REQUEST:
Quote the listing below in its entirety.
-- Begin PROVIDED ENTRIES --
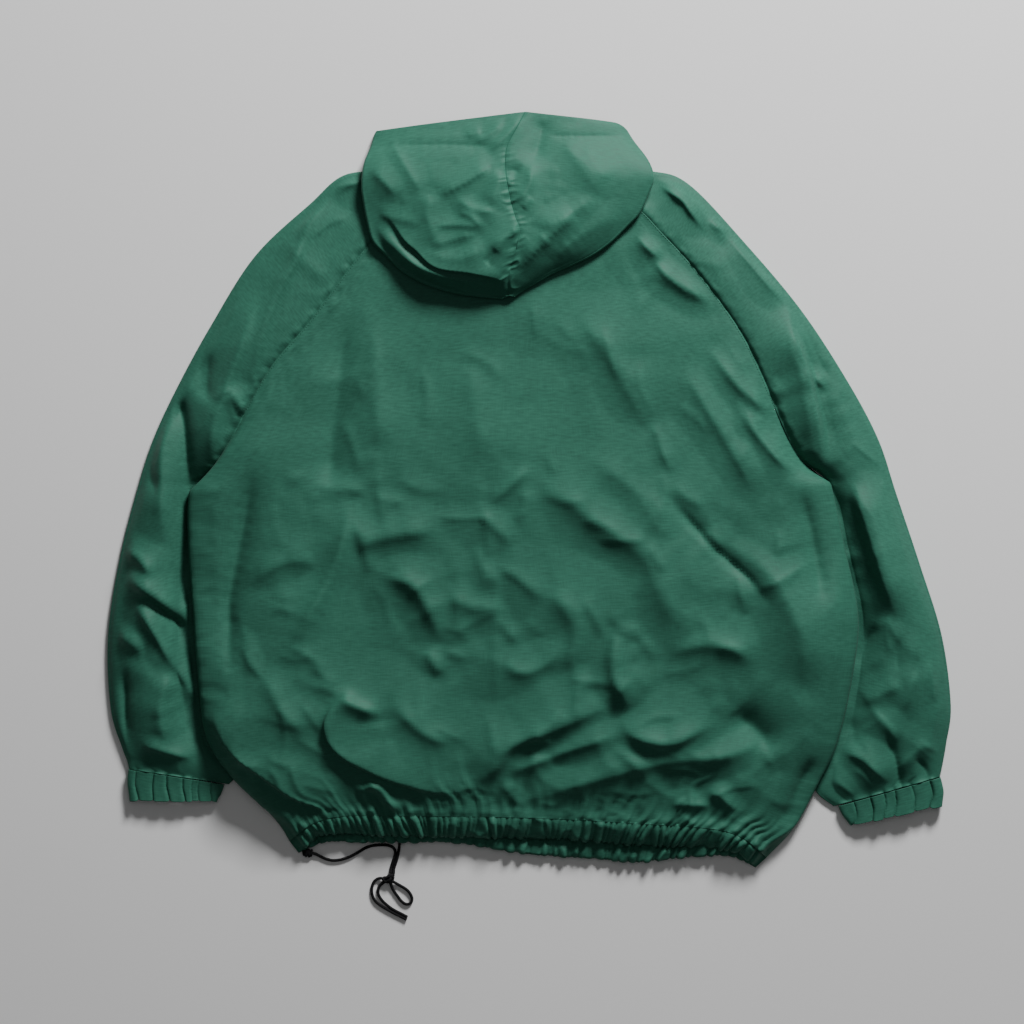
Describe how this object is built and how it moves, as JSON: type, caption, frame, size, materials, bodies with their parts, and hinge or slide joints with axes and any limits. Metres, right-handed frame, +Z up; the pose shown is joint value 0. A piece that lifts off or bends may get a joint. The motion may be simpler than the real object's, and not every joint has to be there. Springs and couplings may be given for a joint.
{
  "type": "anorak smock",
  "caption": "Hooded green anorak smock lying flat on its front, with raglan sleeves, gathered cuffs, a drawcord hem and its hood turned back over the shoulders.",
  "frame": {"origin": "centre of the garment's outline, on the floor it lies on", "axes": "+X to the wearer's right sleeve, +Y from the hem to the hood, +Z up, away from the floor, out of the garment's back"},
  "size_m": [0.9251, 0.8874, 0.0497],
  "materials": {
    "shell_cloth": "matte",
    "drawcord": "matte"
  },
  "bodies": {
    "root": {"back_panel": "shell_cloth", "front_panel": "shell_cloth", "sleeve_left": "shell_cloth", "sleeve_right": "shell_cloth", "cuff_left": "shell_cloth", "cuff_right": "shell_cloth", "hem_casing_back": "shell_cloth", "hem_casing_front": "shell_cloth", "hood_left": "shell_cloth", "hood_right": "shell_cloth", "drawcord_loop_strand": "drawcord", "drawcord_drop_strand": "drawcord", "drawcord_bow": "drawcord", "drawcord_tail_outer": "drawcord", "drawcord_tail_inner": "drawcord", "drawcord_knot": "drawcord", "drawcord_end_knot": "drawcord"}
  },
  "joints": []
}
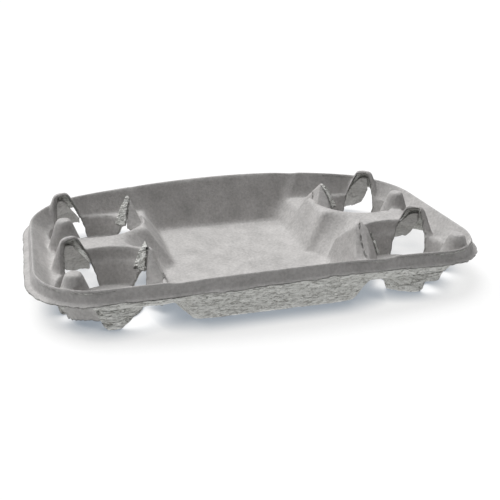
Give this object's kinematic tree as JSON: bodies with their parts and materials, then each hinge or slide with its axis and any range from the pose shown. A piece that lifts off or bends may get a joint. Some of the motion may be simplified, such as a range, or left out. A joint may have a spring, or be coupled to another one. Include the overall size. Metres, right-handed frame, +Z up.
{
  "type": "moulded pulp cup carrier",
  "caption": "Moulded pulp carrier tray with a well at each corner for a drink cup and a deep food basin between them.",
  "frame": {"origin": "on the surface that the carrier stands on, under the middle of its bounding box", "axes": "+X along the carrier's length to the right, +Y from front to back, +Z up"},
  "size_m": [0.3798, 0.2454, 0.0468],
  "materials": {
    "pulp": "matt grey moulded paper pulp, smooth above and rough with fibre below"
  },
  "bodies": {
    "root": {"carrier": "pulp"}
  },
  "joints": []
}
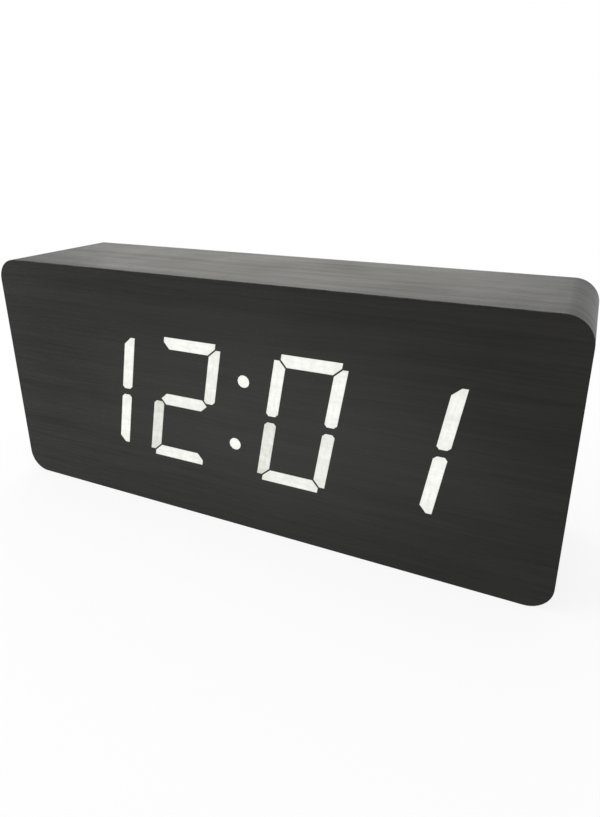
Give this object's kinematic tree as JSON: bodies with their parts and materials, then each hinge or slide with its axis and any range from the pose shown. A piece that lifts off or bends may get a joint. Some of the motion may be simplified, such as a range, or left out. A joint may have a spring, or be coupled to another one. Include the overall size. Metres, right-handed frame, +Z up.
{
  "type": "digital led desk clock",
  "caption": "Block-shaped wood-look desk clock whose slanted digits shine through its front film, with sprung buttons and a hinged battery door in its back.",
  "frame": {"origin": "middle of the case's footprint, on the surface that it stands on", "axes": "+X to the right seen from the front, +Y from the front to the back, +Z up"},
  "size_m": [0.21, 0.05, 0.09],
  "materials": {
    "wood_look_film": "matt printed film with a faint wood grain",
    "lit_film": "translucent film lit from behind",
    "fibreboard": "stained edges",
    "back_board_face": "film-faced panel",
    "tray_plastic": "fine spark texture",
    "button_plastic": "satin",
    "milky_sheet": "matt",
    "white_moulding": "matt",
    "circuit_board": "solder mask",
    "lamp_body": "satin",
    "black_component": "matt",
    "plated_metal": "nickel plating",
    "screw_metal": "dark plating",
    "cell_jacket": "shrink-wrapped jacket",
    "foam_pad": "soft foam",
    "lead_jacket": "soft"
  },
  "bodies": {
    "case": {"back_board": "back_board_face", "back_board_screws": "screw_metal", "battery_leads": "lead_jacket", "bridge_contacts": "plated_metal", "buzzer": "black_component", "capacitors": "black_component", "case_shell": "fibreboard", "cell_jackets": "cell_jacket", "cell_nubs": "plated_metal", "chip_leads": "plated_metal", "clock_chip": "black_component", "coin_cell": "plated_metal", "coin_cell_holder": "black_component", "contact_springs": "plated_metal", "control_board": "circuit_board", "control_board_screws": "screw_metal", "control_header": "white_moulding", "controller_chip": "black_component", "corner_blocks": "fibreboard", "diffuser_sheet": "milky_sheet", "display_screws": "screw_metal", "driver_chip": "black_component", "end_contacts": "plated_metal", "front_film": "wood_look_film", "light_board": "circuit_board", "light_box": "white_moulding", "light_header": "white_moulding", "lit_colon": "lit_film", "lit_hours": "lit_film", "lit_minutes": "lit_film", "microphone": "plated_metal", "power_socket_shell": "plated_metal", "power_socket_tongue": "black_component", "rear_tray": "tray_plastic", "ribbon_cable": "lead_jacket", "segment_lamps": "lamp_body", "side_film": "wood_look_film", "switch_housings": "black_component", "thermistor": "black_component", "timing_crystal": "plated_metal", "tray_screws": "screw_metal"},
    "door": {"battery_door": "tray_plastic", "door_foam": "foam_pad"},
    "down_key": {"down_button": "button_plastic", "down_plunger": "white_moulding"},
    "set_key": {"set_button": "button_plastic", "set_plunger": "white_moulding"},
    "up_key": {"up_button": "button_plastic", "up_plunger": "white_moulding"}
  },
  "joints": [
    {"name": "door_hinge", "type": "hinge", "parent": "case", "child": "door", "pos_m": [-0.02863, 0.0232, 0.0228], "axis": [-1, 0, 0], "range_deg": [0, 100]},
    {"name": "down_press", "type": "slide", "parent": "case", "child": "down_key", "axis": [0, -1, 0], "range_m": [0, 0.0005], "stiffness_N_per_m": 400},
    {"name": "set_press", "type": "slide", "parent": "case", "child": "set_key", "axis": [0, -1, 0], "range_m": [0, 0.0005], "stiffness_N_per_m": 400},
    {"name": "up_press", "type": "slide", "parent": "case", "child": "up_key", "axis": [0, -1, 0], "range_m": [0, 0.0005], "stiffness_N_per_m": 400}
  ]
}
-- End PROVIDED ENTRIES --
CORRECT ANSWER:
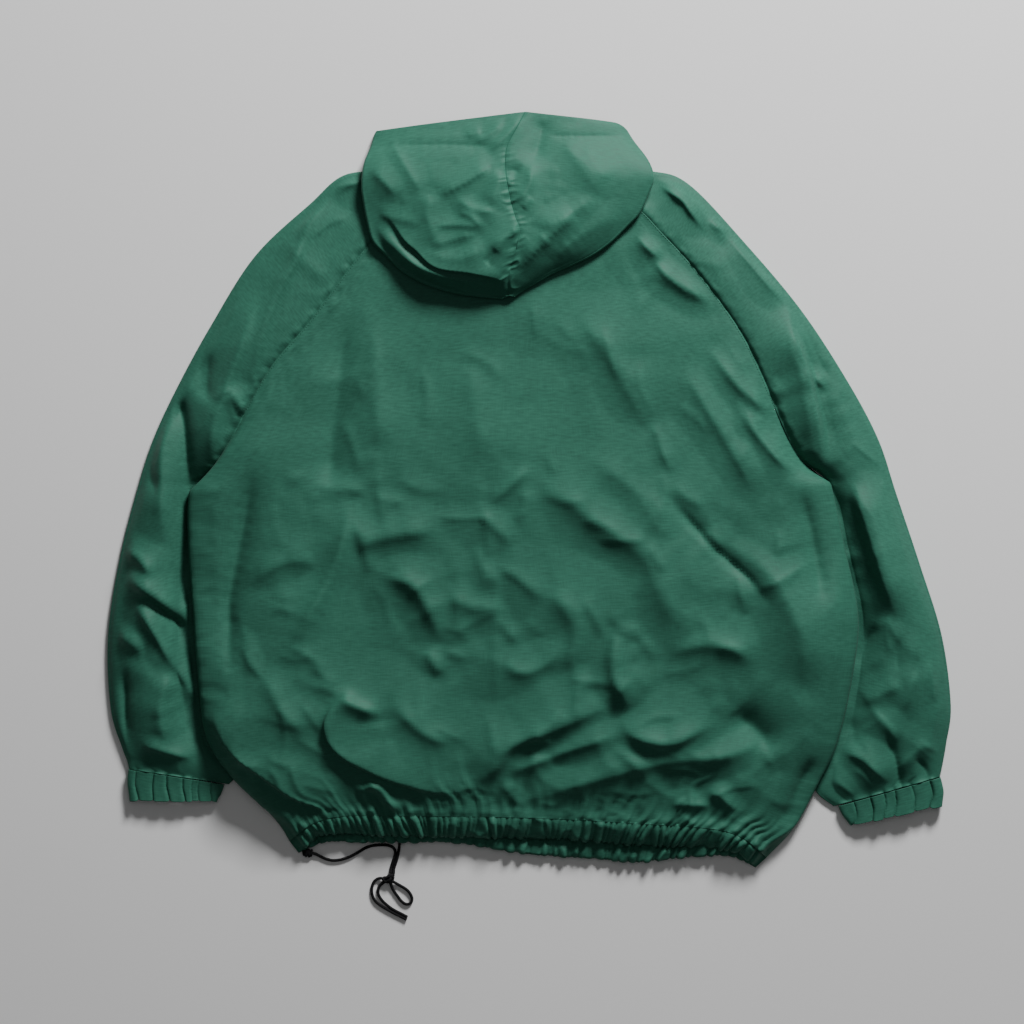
Describe how this object is built and how it moves, as JSON: type, caption, frame, size, materials, bodies with their parts, and hinge or slide joints with axes and any limits. Metres, right-handed frame, +Z up; the pose shown is joint value 0. A piece that lifts off or bends may get a joint. The motion may be simpler than the real object's, and not every joint has to be there. Springs and couplings may be given for a joint.
{
  "type": "anorak smock",
  "caption": "Hooded green anorak smock lying flat on its front, with raglan sleeves, gathered cuffs, a drawcord hem and its hood turned back over the shoulders.",
  "frame": {"origin": "centre of the garment's outline, on the floor it lies on", "axes": "+X to the wearer's right sleeve, +Y from the hem to the hood, +Z up, away from the floor, out of the garment's back"},
  "size_m": [0.9251, 0.8874, 0.0497],
  "materials": {
    "shell_cloth": "matte",
    "drawcord": "matte"
  },
  "bodies": {
    "root": {"back_panel": "shell_cloth", "front_panel": "shell_cloth", "sleeve_left": "shell_cloth", "sleeve_right": "shell_cloth", "cuff_left": "shell_cloth", "cuff_right": "shell_cloth", "hem_casing_back": "shell_cloth", "hem_casing_front": "shell_cloth", "hood_left": "shell_cloth", "hood_right": "shell_cloth", "drawcord_loop_strand": "drawcord", "drawcord_drop_strand": "drawcord", "drawcord_bow": "drawcord", "drawcord_tail_outer": "drawcord", "drawcord_tail_inner": "drawcord", "drawcord_knot": "drawcord", "drawcord_end_knot": "drawcord"}
  },
  "joints": []
}
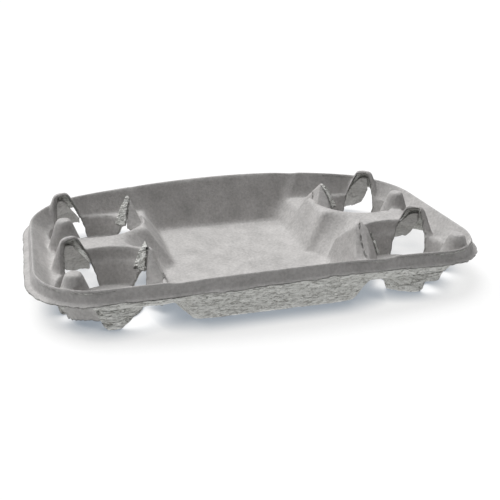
Give this object's kinematic tree as JSON: bodies with their parts and materials, then each hinge or slide with its axis and any range from the pose shown. A piece that lifts off or bends may get a joint. Some of the motion may be simplified, such as a range, or left out. A joint may have a spring, or be coupled to another one. Include the overall size. Metres, right-handed frame, +Z up.
{
  "type": "moulded pulp cup carrier",
  "caption": "Moulded pulp carrier tray with a well at each corner for a drink cup and a deep food basin between them.",
  "frame": {"origin": "on the surface that the carrier stands on, under the middle of its bounding box", "axes": "+X along the carrier's length to the right, +Y from front to back, +Z up"},
  "size_m": [0.3798, 0.2454, 0.0468],
  "materials": {
    "pulp": "matt grey moulded paper pulp, smooth above and rough with fibre below"
  },
  "bodies": {
    "root": {"carrier": "pulp"}
  },
  "joints": []
}
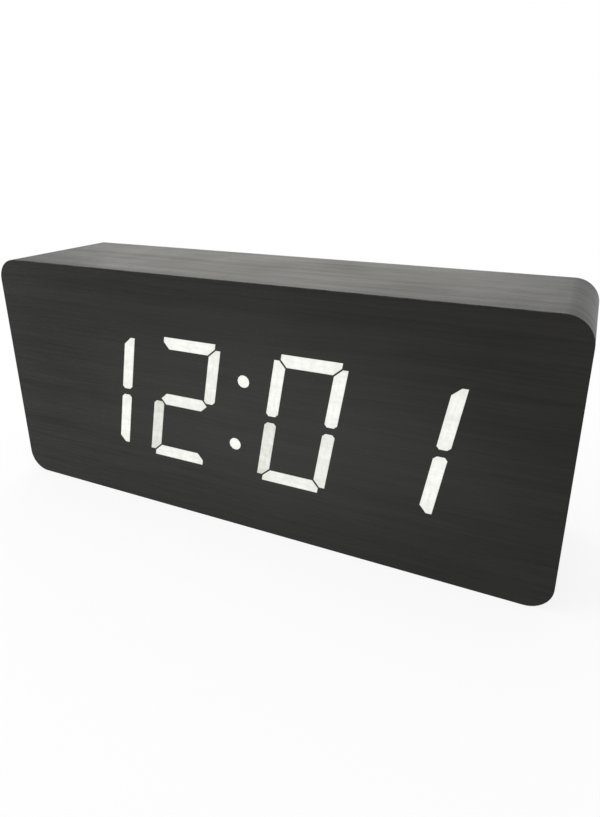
Give this object's kinematic tree as JSON: bodies with their parts and materials, then each hinge or slide with its axis and any range from the pose shown. A piece that lifts off or bends may get a joint. Some of the motion may be simplified, such as a range, or left out. A joint may have a spring, or be coupled to another one. Include the overall size. Metres, right-handed frame, +Z up.
{
  "type": "digital led desk clock",
  "caption": "Block-shaped wood-look desk clock whose slanted digits shine through its front film, with sprung buttons and a hinged battery door in its back.",
  "frame": {"origin": "middle of the case's footprint, on the surface that it stands on", "axes": "+X to the right seen from the front, +Y from the front to the back, +Z up"},
  "size_m": [0.21, 0.05, 0.09],
  "materials": {
    "wood_look_film": "matt printed film with a faint wood grain",
    "lit_film": "translucent film lit from behind",
    "fibreboard": "stained edges",
    "back_board_face": "film-faced panel",
    "tray_plastic": "fine spark texture",
    "button_plastic": "satin",
    "milky_sheet": "matt",
    "white_moulding": "matt",
    "circuit_board": "solder mask",
    "lamp_body": "satin",
    "black_component": "matt",
    "plated_metal": "nickel plating",
    "screw_metal": "dark plating",
    "cell_jacket": "shrink-wrapped jacket",
    "foam_pad": "soft foam",
    "lead_jacket": "soft"
  },
  "bodies": {
    "case": {"back_board": "back_board_face", "back_board_screws": "screw_metal", "battery_leads": "lead_jacket", "bridge_contacts": "plated_metal", "buzzer": "black_component", "capacitors": "black_component", "case_shell": "fibreboard", "cell_jackets": "cell_jacket", "cell_nubs": "plated_metal", "chip_leads": "plated_metal", "clock_chip": "black_component", "coin_cell": "plated_metal", "coin_cell_holder": "black_component", "contact_springs": "plated_metal", "control_board": "circuit_board", "control_board_screws": "screw_metal", "control_header": "white_moulding", "controller_chip": "black_component", "corner_blocks": "fibreboard", "diffuser_sheet": "milky_sheet", "display_screws": "screw_metal", "driver_chip": "black_component", "end_contacts": "plated_metal", "front_film": "wood_look_film", "light_board": "circuit_board", "light_box": "white_moulding", "light_header": "white_moulding", "lit_colon": "lit_film", "lit_hours": "lit_film", "lit_minutes": "lit_film", "microphone": "plated_metal", "power_socket_shell": "plated_metal", "power_socket_tongue": "black_component", "rear_tray": "tray_plastic", "ribbon_cable": "lead_jacket", "segment_lamps": "lamp_body", "side_film": "wood_look_film", "switch_housings": "black_component", "thermistor": "black_component", "timing_crystal": "plated_metal", "tray_screws": "screw_metal"},
    "door": {"battery_door": "tray_plastic", "door_foam": "foam_pad"},
    "down_key": {"down_button": "button_plastic", "down_plunger": "white_moulding"},
    "set_key": {"set_button": "button_plastic", "set_plunger": "white_moulding"},
    "up_key": {"up_button": "button_plastic", "up_plunger": "white_moulding"}
  },
  "joints": [
    {"name": "door_hinge", "type": "hinge", "parent": "case", "child": "door", "pos_m": [-0.02863, 0.0232, 0.0228], "axis": [-1, 0, 0], "range_deg": [0, 100]},
    {"name": "down_press", "type": "slide", "parent": "case", "child": "down_key", "axis": [0, -1, 0], "range_m": [0, 0.0005], "stiffness_N_per_m": 400},
    {"name": "set_press", "type": "slide", "parent": "case", "child": "set_key", "axis": [0, -1, 0], "range_m": [0, 0.0005], "stiffness_N_per_m": 400},
    {"name": "up_press", "type": "slide", "parent": "case", "child": "up_key", "axis": [0, -1, 0], "range_m": [0, 0.0005], "stiffness_N_per_m": 400}
  ]
}